Lahore (Reuters) – A court in Pakistan has sentenced to prison three leaders of Jamat-ud-Dawa, an organisation accused by India and the United States of masterminding the 2008 attacks in Mumbai.
The sentencing comes ahead of a September deadline for Pakistan to avoid being blacklisted for failing to curb terror financing by global financial watchdog the Financial Action Task Force (FATF).
Inclusion on the blacklist, alongside Iran and North Korea, would mean being shunned by international financial institutions. The watchdog has called for Pakistan to prosecute those funding terrorism, as well as to enact laws to help track and stop terror financing.
Malik Zafar Iqbal and Abdul Salam were each handed 16-1/2 year total sentences on four charges, to be served concurrently, while a third man, Hafiz Abdul Rehman Makki, got 1-1/2 years on one charge, according to a court judgment seen by Reuters.
The men were associates of Hafiz Saeed, who was sentenced to a total of 11 years in prison in February. All the sentences are concurrent so Saeed, Iqbal and Salam will serve five years.

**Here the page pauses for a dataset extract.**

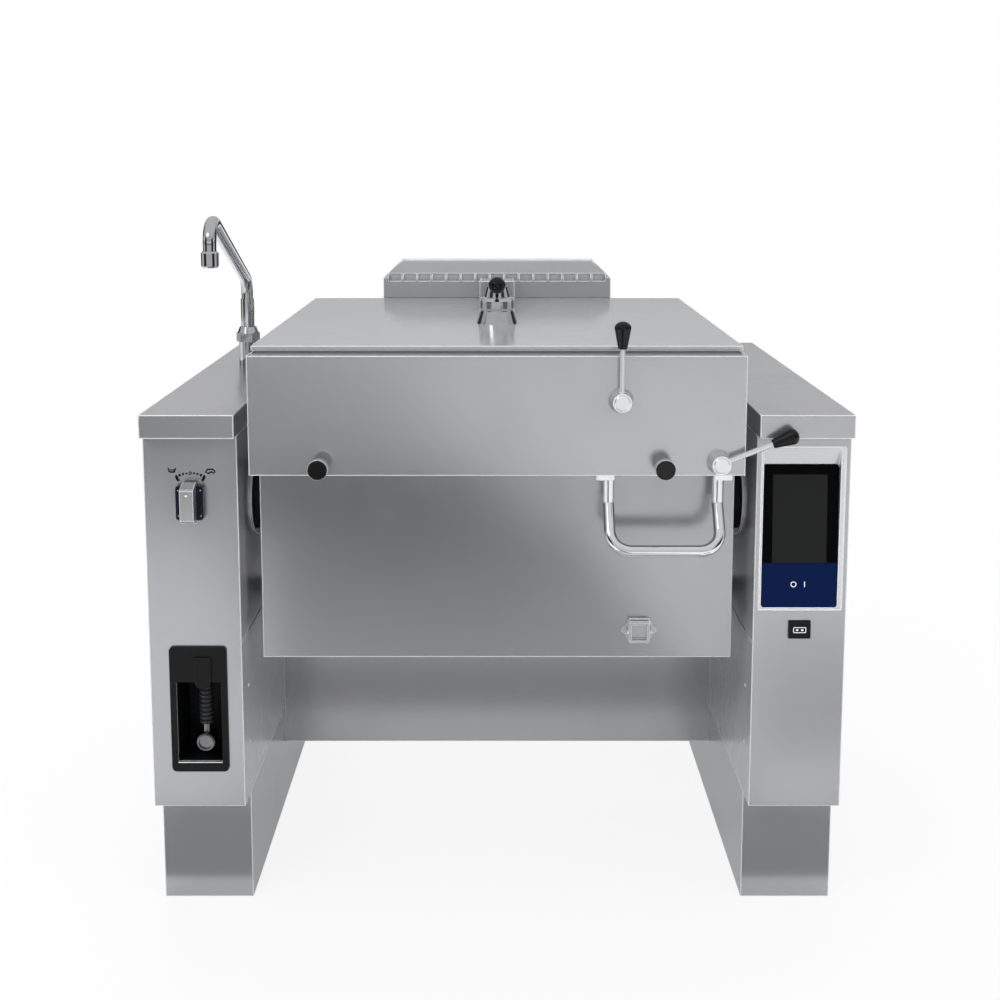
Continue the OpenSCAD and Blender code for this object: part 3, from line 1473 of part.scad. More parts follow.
left_plinth();
right_plinth();
left_frame();
right_frame();
left_front_panel();
right_front_panel();
left_side_panels();
right_side_panels();
left_back_panel();
right_back_panel();
left_worktop();
right_worktop();
bridge_cover();
bridge_beams();
trunnion_bearings();
trunnion_collars();
tilt_gearmotor();
drive_pinion();
tap_foot();
tap_spout();
tap_outlet();
tilt_switch();
tilt_knob();
knob_grip();
spray_frame();
spray_housing();
spray_head();
spray_coil();
spray_nozzle();
spray_hose();
panel_frame();
panel_glass();
port_socket();
port_flap();
water_inlet();
cable_gland();
vessel();
rim_deck();
pan_casing();
pan_cradle();
heating_elements();
trunnion_shafts();
trunnion_seals();
sector_gear();
probe_socket();
hinge_brackets();
balance_springs();
lid_shell();
lid_cover();
lid_liner();
lid_gasket();
steam_hood();
lid_handle();
lid_bumpers();
safety_valve();
valve_lever();
lock_lever();
lock_grip();
steam_lever();
steam_grip();
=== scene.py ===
import math

import bmesh
import bpy
from mathutils import Matrix, Vector


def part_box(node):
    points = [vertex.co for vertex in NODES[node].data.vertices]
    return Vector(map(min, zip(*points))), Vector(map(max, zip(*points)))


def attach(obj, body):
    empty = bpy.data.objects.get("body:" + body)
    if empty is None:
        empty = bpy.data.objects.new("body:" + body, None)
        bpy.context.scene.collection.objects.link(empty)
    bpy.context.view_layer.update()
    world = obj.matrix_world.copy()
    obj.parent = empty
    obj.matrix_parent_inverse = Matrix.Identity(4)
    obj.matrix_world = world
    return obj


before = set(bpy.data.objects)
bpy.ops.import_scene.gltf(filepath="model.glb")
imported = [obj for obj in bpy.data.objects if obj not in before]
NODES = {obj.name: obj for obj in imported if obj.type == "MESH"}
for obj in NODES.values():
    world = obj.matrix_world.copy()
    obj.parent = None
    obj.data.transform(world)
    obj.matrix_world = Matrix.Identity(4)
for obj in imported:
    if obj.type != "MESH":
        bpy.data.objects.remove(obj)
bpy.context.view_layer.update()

MM = 0.001
FORWARD = (0, -1, 0)
BLACK = (0, 0, 0, 1)
WHITE = (1, 1, 1, 1)


# Shader values and nodes

class Value:
    """The output of a node, which can be used in sums as a number is."""

    def __init__(self, shader, socket):
        self.shader = shader
        self.socket = socket

    def join(self, operation, first, second=0.0):
        return self.shader.node("ShaderNodeMath", {"operation": operation}, {0: first, 1: second})

    def __add__(self, other):
        return self.join("ADD", self, other)

    def __sub__(self, other):
        return self.join("SUBTRACT", self, other)

    def __rsub__(self, other):
        return self.join("SUBTRACT", other, self)

    def __mul__(self, other):
        return self.join("MULTIPLY", self, other)

    def __abs__(self):
        return self.join("ABSOLUTE", self)

    __radd__ = __add__
    __rmul__ = __mul__


class Shader:
    """A material or world whose nodes are written as Python expressions."""

    def __init__(self, name, world=False):
        self.owner = (bpy.data.worlds if world else bpy.data.materials).new(name)
        self.owner.use_nodes = True
        self.tree = self.owner.node_tree
        self.surface = self.tree.nodes["Background" if world else "Principled BSDF"]
        self.end = self.tree.nodes["World Output" if world else "Material Output"]

    def node(self, kind, settings=None, inputs=None, output=0):
        """A node of this kind, given its settings first, then its sockets' values and links."""
        made = self.tree.nodes.new(kind)
        for name, setting in (settings or {}).items():
            setattr(made, name, setting)
        for name, value in (inputs or {}).items():
            self.set(made.inputs[name], value)
        return Value(self, made.outputs[output])

    def set(self, socket, value):
        if isinstance(value, Value):
            self.tree.links.new(value.socket, socket)
        else:
            socket.default_value = value

    def finish(self, **sockets):
        """Fills the main shader's sockets, with spaces in their names written as underscores."""
        for name, value in sockets.items():
            self.set(self.surface.inputs[name.replace("_", " ")], value)
        return self.owner

    def vector(self, operation, *vectors, output="Vector"):
        return self.node("ShaderNodeVectorMath", {"operation": operation},
                         dict(enumerate(vectors)), output)

    def place(self, stretch=(1, 1, 1)):
        """Coordinates on the object in metres, stretched so that a noise turns into a grain."""
        return self.vector("MULTIPLY", self.node("ShaderNodeTexCoord", output="Object"), stretch)

    def along(self, axis):
        """The coordinate on the object along X, Y or Z, in metres."""
        return self.node("ShaderNodeSeparateXYZ", None, {0: self.place()}, axis)

    def noise(self, where, scale=1.0, detail=3.0, roughness=0.55):
        return self.node("ShaderNodeTexNoise", None, {
            "Vector": where, "Scale": scale, "Detail": detail, "Roughness": roughness})

    def mix(self, share, first, second):
        return self.node("ShaderNodeMix", {"data_type": "RGBA"},
                         {0: share, 6: first, 7: second}, output=2)

    def limit(self, value, low=0.0, high=1.0):
        """The value brought from low..high to 0..1 and kept there."""
        return self.node("ShaderNodeMapRange", {"clamp": True},
                         {"Value": value, "From Min": low, "From Max": high})

    def rounded(self, radius):
        """(normal of edges rounded by radius in mm, 1 on such an edge and 0 on flats)."""
        soft = self.node("ShaderNodeBevel", {"samples": 8}, {"Radius": radius * MM})
        flat = self.node("ShaderNodeNewGeometry", output="True Normal")
        alike = self.vector("DOT_PRODUCT", soft, flat, output="Value")
        return soft, self.limit(1 - alike, 0.004, 0.06)

    def bump(self, height, depth, strength, normal=None):
        """The normal of a surface with this relief, its depth in mm, over another normal."""
        inputs = {"Height": height, "Distance": depth * MM, "Strength": strength}
        if normal is not None:
            inputs["Normal"] = normal
        return self.node("ShaderNodeBump", None, inputs)


def grey(tone, warmth=0.0):
    """A grey of this tone, a trace blue as rolled steel is, or warmer."""
    return (tone * (1 + warmth), tone * 1.012, min(tone * 1.045 * (1 - 2 * warmth), 1), 1)


def tinted(colour, factor=1.0, more=0.0):
    """A colour of red, green and blue made brighter or darker, with its alpha."""
    return (*[min(c * factor + more, 1) for c in colour], 1)


# Finishes: edges and depths of relief in millimetres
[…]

Saeed founded and led Lashkar-e-Taiba (LeT), or the Army of the Pure, a group blamed by India and the United States for the 2008 Mumbai attacks, which killed 160 people, including Americans and other foreigners.
Saeed and his associates also face a further slew of cases for allegedly financing militant activities, while Iqbal and Makki have already been convicted in several cases.
Saeed says his network, which spans 300 seminaries and schools, hospitals, a publishing house and ambulance services, has no ties to militant groups. Jamat-ud-Dawa funds the militant wing LeT.
A 2011 U.S. sanctions designation describes Iqbal as a co-founder of LeT and in charge of its financing activities. Salam is described as the interim leader of the group during the brief periods when Saeed was arrested in the aftermath of the Mumbai attacks, and running its network of seminaries.